## start RECORD EXTRACTS
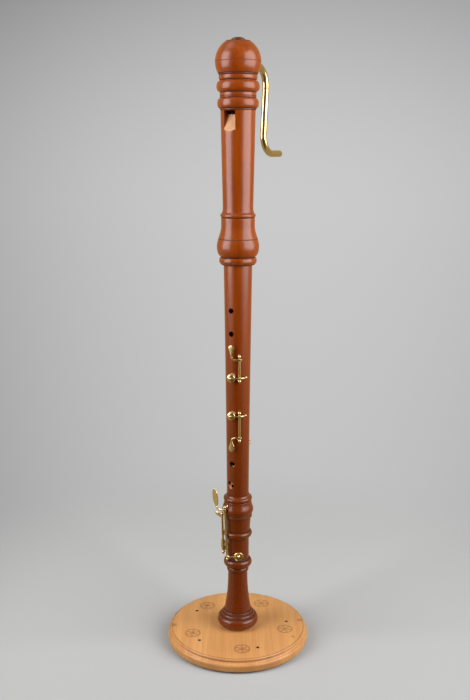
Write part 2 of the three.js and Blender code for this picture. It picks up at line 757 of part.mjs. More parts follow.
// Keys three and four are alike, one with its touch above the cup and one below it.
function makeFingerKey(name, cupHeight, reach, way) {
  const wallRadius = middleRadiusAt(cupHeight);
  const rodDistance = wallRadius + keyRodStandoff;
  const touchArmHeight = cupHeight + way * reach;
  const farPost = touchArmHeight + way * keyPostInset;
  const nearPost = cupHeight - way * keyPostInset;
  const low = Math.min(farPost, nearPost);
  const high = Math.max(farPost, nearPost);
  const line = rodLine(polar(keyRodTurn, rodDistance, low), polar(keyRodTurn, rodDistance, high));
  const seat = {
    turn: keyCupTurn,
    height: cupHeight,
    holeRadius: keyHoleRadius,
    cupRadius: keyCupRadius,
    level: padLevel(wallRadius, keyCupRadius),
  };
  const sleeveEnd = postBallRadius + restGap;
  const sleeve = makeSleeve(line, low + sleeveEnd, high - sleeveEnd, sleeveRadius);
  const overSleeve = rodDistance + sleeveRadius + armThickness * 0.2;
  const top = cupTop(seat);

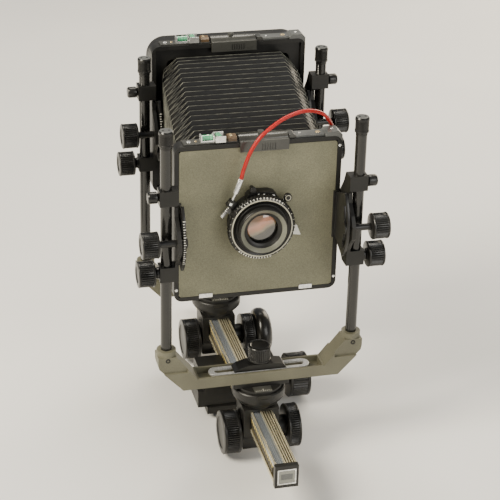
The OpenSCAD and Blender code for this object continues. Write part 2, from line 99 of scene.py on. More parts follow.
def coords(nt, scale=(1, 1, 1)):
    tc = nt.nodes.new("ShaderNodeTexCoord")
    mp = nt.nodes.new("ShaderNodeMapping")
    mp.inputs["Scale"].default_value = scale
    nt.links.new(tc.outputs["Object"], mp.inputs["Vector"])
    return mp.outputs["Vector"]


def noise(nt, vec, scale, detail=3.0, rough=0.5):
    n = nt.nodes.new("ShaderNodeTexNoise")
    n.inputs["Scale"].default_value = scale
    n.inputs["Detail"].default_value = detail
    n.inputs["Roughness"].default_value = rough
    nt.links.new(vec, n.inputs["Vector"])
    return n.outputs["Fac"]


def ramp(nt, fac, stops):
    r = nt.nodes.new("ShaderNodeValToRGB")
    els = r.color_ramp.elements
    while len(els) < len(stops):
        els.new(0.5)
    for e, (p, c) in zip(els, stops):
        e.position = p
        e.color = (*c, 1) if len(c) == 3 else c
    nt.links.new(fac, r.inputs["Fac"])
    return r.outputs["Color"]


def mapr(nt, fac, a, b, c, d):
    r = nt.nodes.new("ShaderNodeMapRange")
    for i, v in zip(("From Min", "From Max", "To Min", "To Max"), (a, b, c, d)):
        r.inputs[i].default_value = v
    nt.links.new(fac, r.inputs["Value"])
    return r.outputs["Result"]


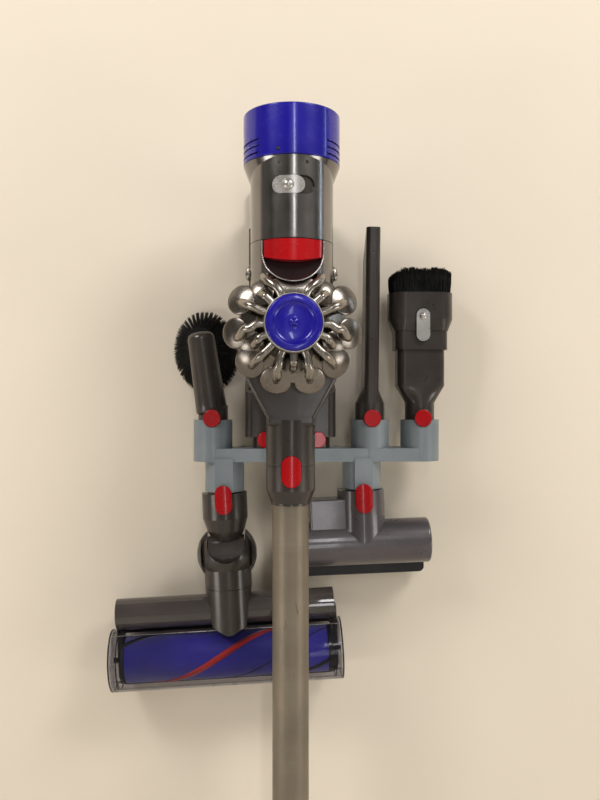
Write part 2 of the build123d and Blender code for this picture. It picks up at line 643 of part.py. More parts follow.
## end RECORD EXTRACTS
> [SET PROBLEM]:
Give every line of the material again, exactly as it reads.

> [ANSWER TO THIS EXERCISE]:
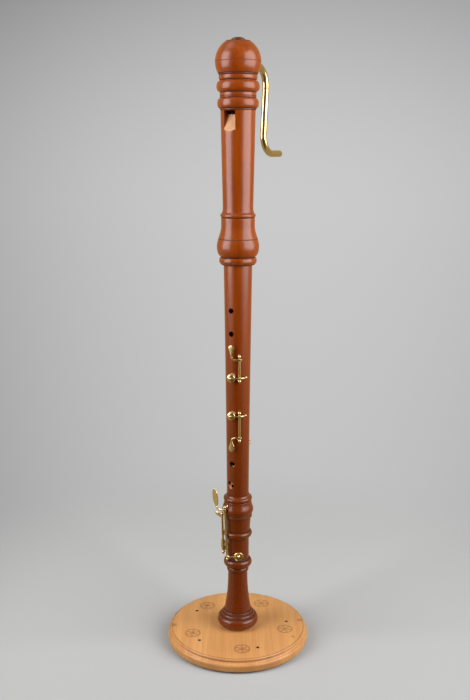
Write part 2 of the three.js and Blender code for this picture. It picks up at line 757 of part.mjs. More parts follow.
// Keys three and four are alike, one with its touch above the cup and one below it.
function makeFingerKey(name, cupHeight, reach, way) {
  const wallRadius = middleRadiusAt(cupHeight);
  const rodDistance = wallRadius + keyRodStandoff;
  const touchArmHeight = cupHeight + way * reach;
  const farPost = touchArmHeight + way * keyPostInset;
  const nearPost = cupHeight - way * keyPostInset;
  const low = Math.min(farPost, nearPost);
  const high = Math.max(farPost, nearPost);
  const line = rodLine(polar(keyRodTurn, rodDistance, low), polar(keyRodTurn, rodDistance, high));
  const seat = {
    turn: keyCupTurn,
    height: cupHeight,
    holeRadius: keyHoleRadius,
    cupRadius: keyCupRadius,
    level: padLevel(wallRadius, keyCupRadius),
  };
  const sleeveEnd = postBallRadius + restGap;
  const sleeve = makeSleeve(line, low + sleeveEnd, high - sleeveEnd, sleeveRadius);
  const overSleeve = rodDistance + sleeveRadius + armThickness * 0.2;
  const top = cupTop(seat);

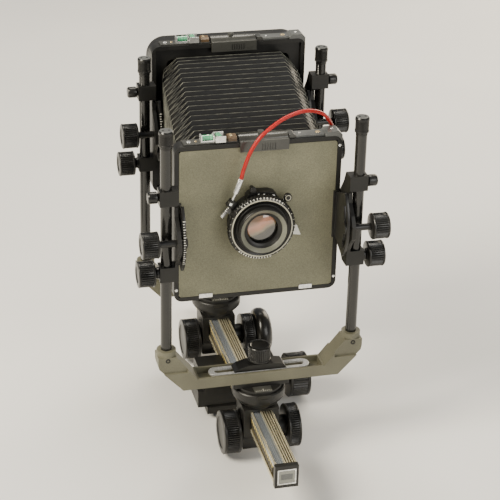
The OpenSCAD and Blender code for this object continues. Write part 2, from line 99 of scene.py on. More parts follow.
def coords(nt, scale=(1, 1, 1)):
    tc = nt.nodes.new("ShaderNodeTexCoord")
    mp = nt.nodes.new("ShaderNodeMapping")
    mp.inputs["Scale"].default_value = scale
    nt.links.new(tc.outputs["Object"], mp.inputs["Vector"])
    return mp.outputs["Vector"]


def noise(nt, vec, scale, detail=3.0, rough=0.5):
    n = nt.nodes.new("ShaderNodeTexNoise")
    n.inputs["Scale"].default_value = scale
    n.inputs["Detail"].default_value = detail
    n.inputs["Roughness"].default_value = rough
    nt.links.new(vec, n.inputs["Vector"])
    return n.outputs["Fac"]


def ramp(nt, fac, stops):
    r = nt.nodes.new("ShaderNodeValToRGB")
    els = r.color_ramp.elements
    while len(els) < len(stops):
        els.new(0.5)
    for e, (p, c) in zip(els, stops):
        e.position = p
        e.color = (*c, 1) if len(c) == 3 else c
    nt.links.new(fac, r.inputs["Fac"])
    return r.outputs["Color"]


def mapr(nt, fac, a, b, c, d):
    r = nt.nodes.new("ShaderNodeMapRange")
    for i, v in zip(("From Min", "From Max", "To Min", "To Max"), (a, b, c, d)):
        r.inputs[i].default_value = v
    nt.links.new(fac, r.inputs["Value"])
    return r.outputs["Result"]


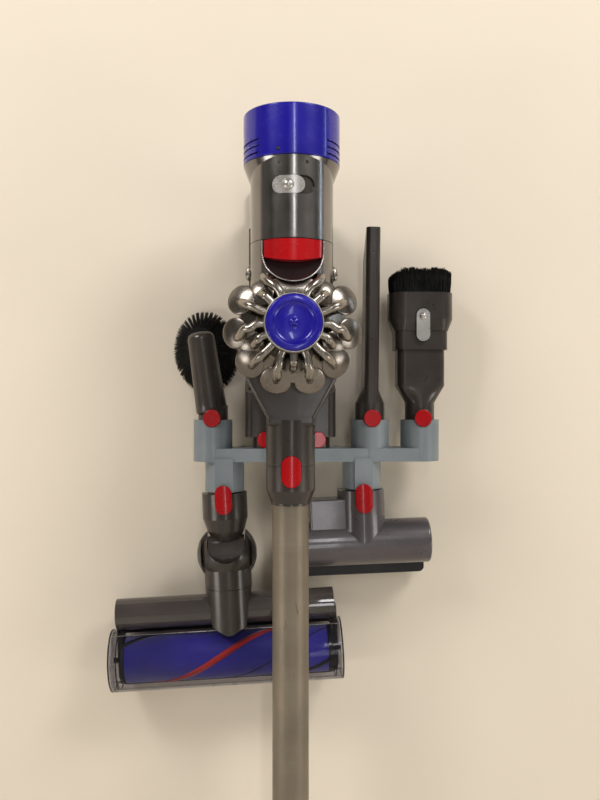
Write part 2 of the build123d and Blender code for this picture. It picks up at line 643 of part.py. More parts follow.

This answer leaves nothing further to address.